Review
Keisuke Nagami’s HATRA has focused on what separates the body from the outside world, attempting over the course of two seasons to create new outlines within that liminal realm. Last season, in particular, shocked with its abrupt departure from the contours of the body to offer a warped, almost contemptuous outline. But his efforts have apparently reached journey’s end. Because this season, his designs turned instead to what lay beyond that liminality: inside the human mind.
The collection title, “WINKER,” comes from the Japanese-English word for a car indicator light. Nagami’s choice of title connotes the fluctuations of perception; that a shift in viewpoint can make the way things look instantly change, like the flashing of a car indicator light. That notion was adapted into various designs and deeply embedded in the collection. Most obvious in this regard were the numerous visual elements that seemed to capture fantastical snatches of light. The effect was actually achieved through the skillful use of coloring and bleach, but when viewed only through photographs, the garments appear to flash under the lights, as if made with light-emitting dyes and pigments. The delicately flowing visuals, reminiscent of toile fabric, were inspired by plants and bird feathers. A silver chain gave a sculptural and constructed dimension to a black dress, so much so that the outfit seemed to become a tailored jacket with an integrated chain if stared at for long enough.

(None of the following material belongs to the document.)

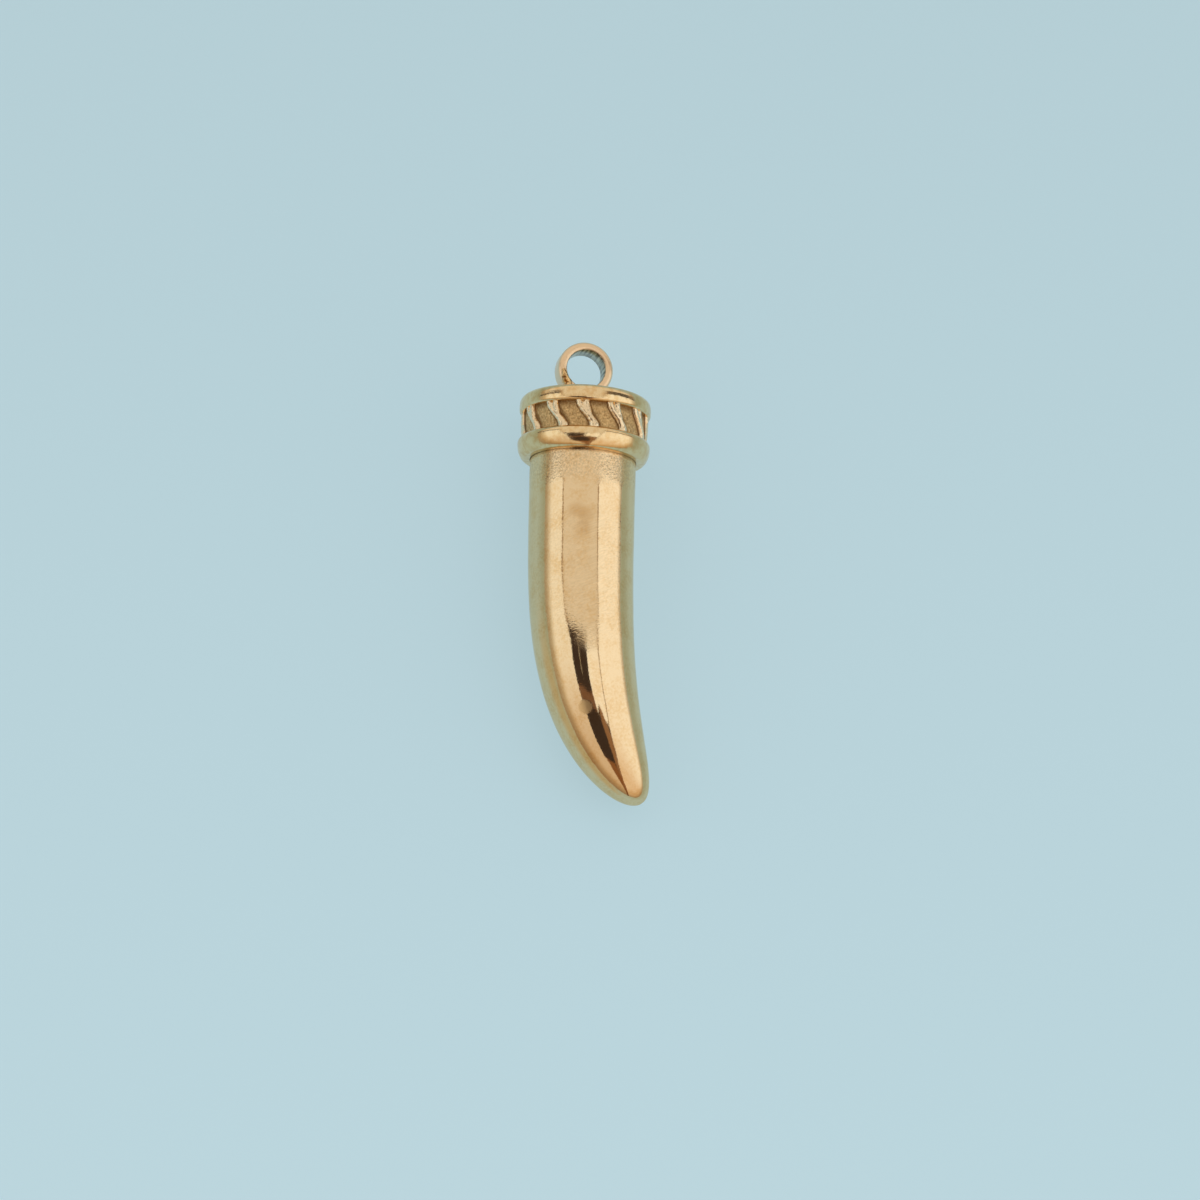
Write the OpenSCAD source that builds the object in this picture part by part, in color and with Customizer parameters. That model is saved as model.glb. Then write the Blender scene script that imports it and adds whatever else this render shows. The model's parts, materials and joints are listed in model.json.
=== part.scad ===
// Cornicello horn pendant: a curved horn with a ribbed cap and a soldered loop.
// The pendant lies on its side on a flat surface. Each piece is drawn upright, with the cap's axis on Z,
// the mouth of the cap at height 0, the loop above it and the horn below it, curling towards +X.
// The functions near the end find how it comes to rest, and lay_down() puts it there.

/* [Horn] */
// Diameter of the horn where it leaves the cap
horn_d = 6.8; // [5:0.1:10]
// Length of the horn from the mouth of the cap to the tip
horn_len = 21.8; // [14:0.1:36]
// How far the tip is off the cap's axis
curl = 4.85; // [1:0.05:8]
// Share of the curl that is an even lean from the mouth on
lean_share = 0.09; // [0:0.01:0.4]
// How late the rest of the curl comes, as a power of the length
curl_power = 4.1; // [2:0.1:6]
// How late the horn narrows, as a power of the length
taper_power = 3.85; // [2:0.05:6]

/* [Cap] */
// Clearance between the horn's seated end and the cup
seat_gap = 0.05; // [0.02:0.01:0.15]
// Wall of the cup at its mouth
lip_wall = 0.25; // [0.15:0.05:0.6]
// Wall of the cup in the recessed band
drum_wall = 0.35; // [0.25:0.05:0.8]
// Thickness of the crown over the horn's end
crown_wall = 0.65; // [0.4:0.05:1.2]
// Rise of the crown in the middle
crown_rise = 0.3; // [0.1:0.05:0.8]
// How far the bead stands out from the recessed band
bead_out = 0.45; // [0.25:0.05:1]
// Height of the bead's widest line above the mouth
bead_low = 1; // [0.6:0.05:2]
// Height of the bead above its widest line
bead_high = 0.3; // [0.08:0.02:0.5]
// Height of the recessed band
recess_h = 1.8; // [1:0.1:4]
// How far the rim stands out from the recessed band
rim_out = 0.42; // [0.25:0.01:1]
// Height of the rim below its widest line
rim_low = 0.4; // [0.3:0.05:1.2]
// Height of the rim above its widest line
rim_high = 0.5; // [0.1:0.05:0.8]
// Rounding of the rim's lower edge
rim_edge = 0.15; // [0.05:0.05:0.25]

/* [Ribs] */
// Number of ribs round the band
rib_count = 12; // [6:1:16]
// Width of a rib where it is widest
rib_w = 0.8; // [0.4:0.05:1]
// How far a rib stands out from the band
rib_h = 0.2; // [0.1:0.02:0.24]
// Turn of a rib round the band from its lower to its upper end, in degrees
rib_turn = 12; // [-20:1:20]
// Angle of the first rib round the cap, from the side that the horn curls to
rib_start = 22; // [0:1:60]

/* [Loop] */
// Diameter of the hole
bore_d = 2.5; // [1.6:0.1:4]
// Thickness of the loop between the hole and its outside
loop_wall = 0.55; // [0.4:0.05:1.2]
// Width of the loop along the hole
loop_w = 1.5; // [0.8:0.1:3]
// Rounding of the loop's outer edges
loop_round = 0.3; // [0.05:0.01:0.35]
// How far the loop is off the cap's axis, away from the curl
loop_off = 0.22; // [0:0.02:0.6]
// How deep the loop is sunk into the crown
loop_sink = 0.1; // [0.1:0.01:0.35]
// How far the solder spreads round the loop's foot
solder_w = 0.4; // [0.1:0.05:0.6]

/* [Hidden] */

horn_sides = 48;
horn_rings = 72;
rest_steps = 400;
curve_steps = 9;
edge_steps = 4;
cap_facets = 96;
loop_facets = 72;
solder_facets = 48;
// Above 1, the horn's rings lie closer together towards its round tip
crowding = 1.8;
// How far a cutter runs past the face that it cuts
past = 1;
// The search for the rest starts with the loop raised by some degrees and stops at a fine step
first_raise = 4;
last_step = 0.02;

// Radii and heights that follow from the sizes above
horn_r = horn_d / 2;
cup_r = horn_r + seat_gap;
lip_r = cup_r + lip_wall;
drum_r = cup_r + drum_wall;
bead_r = drum_r + bead_out;
rim_r = drum_r + rim_out;
recess_z = bead_low + bead_high;
rim_z = recess_z + recess_h + rim_low;
edge_z = rim_z + rim_high;
crown_z = edge_z + crown_rise;
crown_r = rim_r - rim_high;
// How deep the ribbed band is let into the wall of the cup
band_seat = drum_wall / 3;
cup_depth = edge_z - crown_wall;
bore_r = bore_d / 2;
loop_r = bore_r + loop_wall;
loop_z = crown_z - loop_sink + loop_r;

// A rib from its lower to its upper end, each column a share:
// height in the band, turn, width and how far it stands out
rib_rows = [
    [-0.20, 0.00, 0.50, 0.7],
    [0.12, 0.04, 0.55, 0.9],
    [0.28, 0.26, 0.60, 1.0],
    [0.45, 0.54, 0.65, 1.0],
    [0.62, 0.78, 0.78, 0.9],
    [0.80, 0.95, 1.00, 1.0],
    [1.20, 1.00, 1.00, 1.0]
];
// Across a rib and the band beside it:
// place in half widths of the rib, share of its height, share of the way to the next rib
rib_across = [
    [-1.00, 0.00, 0.0],
    [-0.70, 0.65, 0.0],
    [-0.25, 1.00, 0.0],
    [0.25, 1.00, 0.0],
    [0.70, 0.65, 0.0],
    [1.00, 0.00, 0.0],
    [0.00, 0.00, 0.5]
];

// Points of an elliptic arc about [r, z], from angle a to angle b, from the step first on
function arc(r, z, rx, rz, a, b, steps, first = 0) =
    [for (i = [first : steps])
        let (t = a + (b - a) * i / steps) [r + rx * cos(t), z + rz * sin(t)]];

// The horn's axis, its direction and its radius at the share u of its length
function bend(u) = curl * (lean_share * u + (1 - lean_share) * pow(u, curl_power));
function bend_rate(u) = curl * (lean_share + (1 - lean_share) * curl_power * pow(u, curl_power - 1));
function axis_at(u) = [bend(u), 0, -horn_len * u];
function aim_at(u) = let (v = [bend_rate(u), 0, -horn_len]) v / norm(v);
function radius_at(u) = horn_r * sqrt(1 - pow(u, taper_power));
function share(i, count) = 1 - pow(1 - i / count, crowding);

// A ring of the horn's points, seen along the axis: the first side of the ring faces the angle low
function horn_ring(u, low) =
    let (side = cross(aim_at(u), [0, 1, 0]), r = radius_at(u))
    [for (i = [0 : horn_sides - 1]) let (t = low + (i + 0.5) * 360 / horn_sides)
        axis_at(u) + r * cos(t) * side + [0, r * sin(t), 0]];

// Faces of a solid made of rings of points, flat at its first ring and closed to a point after its last
function pointed_faces(rings, sides) = concat(
    [[for (i = [sides - 1 : -1 : 0]) i]],
    [for (k = [0 : rings - 2], i = [0 : sides - 1])
        let (j = (i + 1) % sides) [k * sides + i, k * sides + j, (k + 1) * sides + j, (k + 1) * sides + i]],
    [for (i = [0 : sides - 1])
        let (j = (i + 1) % sides) [(rings - 1) * sides + i, (rings - 1) * sides + j, rings * sides]]
);

// Slices of the horn for its weight and its rest: place, direction, radius and volume
slices = [for (i = [0 : rest_steps - 1])
    let (u = (share(i, rest_steps) + share(i + 1, rest_steps)) / 2,
        r = radius_at(u),
        dz = horn_len * (share(i + 1, rest_steps) - share(i, rest_steps)))
    [axis_at(u), aim_at(u), r, PI * r * r * dz]];
function total(list, i = 0) = i == len(list) - 1 ? list[i] : list[i] + total(list, i + 1);
function tube(r_out, r_in, z_low, z_high) =
    [[0, 0, (z_low + z_high) / 2], PI * (r_out * r_out - r_in * r_in) * (z_high - z_low)];
masses = concat(
    [for (s = slices) [s[0], s[3]]],
    [
        tube(horn_r, 0, 0, cup_depth),
        tube(drum_r, cup_r, 0, cup_depth),
        tube((drum_r + bead_r) / 2, drum_r, 0, recess_z),
        tube(rim_r, drum_r, rim_z - rim_low, rim_z),
        tube((drum_r + rim_r) / 2, drum_r, rim_z, edge_z),
        tube(drum_r, 0, cup_depth, edge_z + crown_rise / 2),
        [[-loop_off, 0, loop_z], PI * (loop_r * loop_r - bore_r * bore_r) * loop_w]
    ]
);
balance = total([for (m = masses) m[0] * m[1]]) / total([for (m = masses) m[1]]);

// How far the pendant reaches in the direction d
function ring_reach(r, z, d) = z * d.z + r * sqrt(1 - d.z * d.z);
function loop_reach(d) = [-loop_off, 0, loop_z] * d + loop_r * sqrt(1 - d.y * d.y) + loop_w / 2 * abs(d.y);
function horn_reach(d) = max([for (s = slices) s[0] * d + s[2] * sqrt(1 - pow(s[1] * d, 2))]);
function reach(d) =
    max(horn_reach(d), ring_reach(bead_r, bead_low, d), ring_reach(rim_r, rim_z, d), loop_reach(d));

// The way up when the pendant lies rolled by v[0] about its own axis, with its loop raised by v[1]
function up(v) = [sin(v[0]) * cos(v[1]), -cos(v[0]) * cos(v[1]), sin(v[1])];
function lift(v) = balance * up(v) + reach(-up(v));
// It comes to rest where its centre of gravity is lowest
function settle(v, step) =
    step < last_step ? v :
    let (tries = [for (s = [[step, 0], [-step, 0], [0, step], [0, -step]]) [lift(v + s), v + s]],
        low = min([for (t = tries) t[0]]))
    low < lift(v) ? settle([for (t = tries) if (t[0] == low) t[1]][0], step) : settle(v, step / 2);
rest = settle([0, first_raise], first_raise);

// Directions of the floor's axes, seen from the upright pendant, and the middle of its footprint
floor_z = up(rest);
floor_x = [cos(rest[0]), sin(rest[0]), 0];
floor_y = cross(floor_z, floor_x);
mid_x = (reach(floor_x) - reach(-floor_x)) / 2;
mid_y = (reach(floor_y) - reach(-floor_y)) / 2;

module lay_down() {
    translate([-mid_x, -mid_y, reach(-floor_z)])
        rotate([rest[1], 0, 0])
            rotate([0, -rest[0], 0])
                rotate([-90, 0, 0])
                    children();
}

// Closed solid of the horn, its straight seated end first
module horn_body() {
    low = 90 + rest[0];
    seat = [for (p = horn_ring(0, low)) [p.x, p.y, cup_depth - seat_gap]];
    rings = [for (i = [0 : horn_rings - 1]) horn_ring(share(i, horn_rings), low)];
    points = concat(seat, [for (r = rings) each r], [axis_at(1)]);
    polyhedron(points, pointed_faces(horn_rings + 1, horn_sides));
}

// Cup, bead, rim and crown, without the ribs
module cap_shell() {
    core_r = drum_r - band_seat;
    outline = concat(
        [[0, 0]],
        arc(lip_r, bead_low, bead_r - lip_r, bead_low, -90, 0, curve_steps),
        arc(bead_r - bead_high, bead_low, bead_high, bead_high, 0, 90, edge_steps, 1),
        [[core_r, recess_z]],
        [[core_r, rim_z - rim_low]],
        arc(rim_r - rim_edge, rim_z - rim_low + rim_edge, rim_edge, rim_edge, -90, 0, edge_steps),
        arc(crown_r, rim_z, rim_high, rim_high, 0, 90, curve_steps),
        [for (i = [1 : curve_steps])
            let (s = 1 - i / curve_steps) [crown_r * s, edge_z + crown_rise * (1 - s * s)]]
    );
    rotate_extrude($fn = cap_facets) polygon(outline);
}

// The band with its ribs, as one closed ring
module rib_band() {
    inner_r = drum_r - 2 * band_seat;
    pitch = 360 / rib_count;
    half_w = rib_w / 2 / drum_r * 180 / PI;
    rows = len(rib_rows);
    columns = rib_count * len(rib_across);
    function band_point(row, rib, across) =
        let (middle = rib_start + rib * pitch - rib_turn * (row[1] - 0.5),
            t = middle + across[0] * row[2] * half_w + across[2] * pitch,
            r = drum_r + rib_h * row[3] * across[1])
        [r * cos(t), r * sin(t), recess_z + recess_h * row[0]];
    function inner_point(row, rib, across) =
        let (p = band_point(row, rib, across), d = norm([p.x, p.y]))
        [p.x * inner_r / d, p.y * inner_r / d, p.z];
    points = concat(
        [for (row = rib_rows, rib = [0 : rib_count - 1], a = rib_across) band_point(row, rib, a)],
        [for (row = [rib_rows[0], rib_rows[rows - 1]], rib = [0 : rib_count - 1], a = rib_across)
            inner_point(row, rib, a)]
    );
    // Each step names the two rings that a row of faces joins
    steps = concat(
        [for (k = [0 : rows - 2]) [k, k + 1]],
        [[rows - 1, rows + 1], [rows + 1, rows], [rows, 0]]
    );
    faces = [for (s = steps, i = [0 : columns - 1])
        let (j = (i + 1) % columns)
        [s[0] * columns + j, s[0] * columns + i, s[1] * columns + i, s[1] * columns + j]];
    polyhedron(points, faces);
}

// The loop, its hole along Y, with the solder at its foot
module hanging_loop() {
    half = loop_w / 2;
    profile = concat(
        [[bore_r, -half]],
        arc(loop_r - loop_round, loop_round - half, loop_round, loop_round, -90, 0, edge_steps),
        arc(loop_r - loop_round, half - loop_round, loop_round, loop_round, 0, 90, edge_steps),
        [[bore_r, half]]
    );
    translate([-loop_off, 0, loop_z])
        rotate([90, 0, 0])
            rotate_extrude($fn = loop_facets) polygon(profile);
}

module solder_foot() {
    foot_r = loop_w / 2 + solder_w;
    top_r = (loop_w + solder_w) / 2;
    translate([-loop_off, 0, crown_z - loop_sink])
        cylinder(h = loop_wall / 2, r1 = foot_r, r2 = top_r, $fn = solder_facets);
}

module horn() {
    color("#D9B26F") lay_down() horn_body();
}

module cap() {
    color("#CFA560") lay_down() {
        difference() {
            union() {
                cap_shell();
                rib_band();
                solder_foot();
            }
            translate([0, 0, -past]) cylinder(h = cup_depth + past, r = cup_r, $fn = cap_facets);
        }
        hanging_loop();
    }
}

horn();
cap();
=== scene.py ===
import json
import math
import random
import bpy
from mathutils import Matrix, Vector


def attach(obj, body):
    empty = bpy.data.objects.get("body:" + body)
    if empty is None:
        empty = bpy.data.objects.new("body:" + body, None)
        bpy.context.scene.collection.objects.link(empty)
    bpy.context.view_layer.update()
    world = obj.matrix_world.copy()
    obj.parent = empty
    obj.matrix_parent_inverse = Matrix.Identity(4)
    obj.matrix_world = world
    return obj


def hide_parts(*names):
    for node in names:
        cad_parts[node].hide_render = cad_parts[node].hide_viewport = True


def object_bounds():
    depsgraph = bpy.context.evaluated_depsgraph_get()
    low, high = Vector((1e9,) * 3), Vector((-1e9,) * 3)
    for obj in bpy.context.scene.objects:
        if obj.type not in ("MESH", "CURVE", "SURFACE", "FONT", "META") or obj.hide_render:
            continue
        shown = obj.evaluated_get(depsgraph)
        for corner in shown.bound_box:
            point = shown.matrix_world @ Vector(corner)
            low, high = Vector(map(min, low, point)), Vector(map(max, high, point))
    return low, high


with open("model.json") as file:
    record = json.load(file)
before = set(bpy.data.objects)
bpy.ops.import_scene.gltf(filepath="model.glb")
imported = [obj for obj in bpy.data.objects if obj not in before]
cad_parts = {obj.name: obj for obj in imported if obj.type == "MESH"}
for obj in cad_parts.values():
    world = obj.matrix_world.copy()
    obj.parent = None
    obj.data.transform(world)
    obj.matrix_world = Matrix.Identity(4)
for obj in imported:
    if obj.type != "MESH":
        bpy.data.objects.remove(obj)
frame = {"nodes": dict(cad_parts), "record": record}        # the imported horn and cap, lying as the pendant does by itself
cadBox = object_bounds()
print("frame loaded:", ", ".join(sorted(frame["nodes"])))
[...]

“I have focused on the fluctuations of clothes too,” Nagami says. Taken at face value, he is referring to the beauty that arises from the creative use of material and design tricks to make clothes apparently “fluctuate.” And yet if we look at the layers of ideas that Nagami has previously instilled into his designs, it’s surely not just this. No, what Nagami means when he talks of the fluctuations of clothes is probably interlaced with the sense of how garments should truly look, and of the universal beauty that derives from that. Reproducing the inherent appeals of clothing that resides in traditional design, all while using the latest advances in AI to challenge people’s preexisting values about apparel: this is surely Nagami’s goal. If we apply that interpretation, it starts to make sense that he would cleave to classic forms that adhere to conventional shapes, instead of a new kind of outline the defies the contours of the body. This collection, in which the acerbity of a disquiet evinced by the fluctuations of perception coexisted with a universal beauty that never fluctuates, revealed glimpses of the dignity of this designer who champions liminal wear.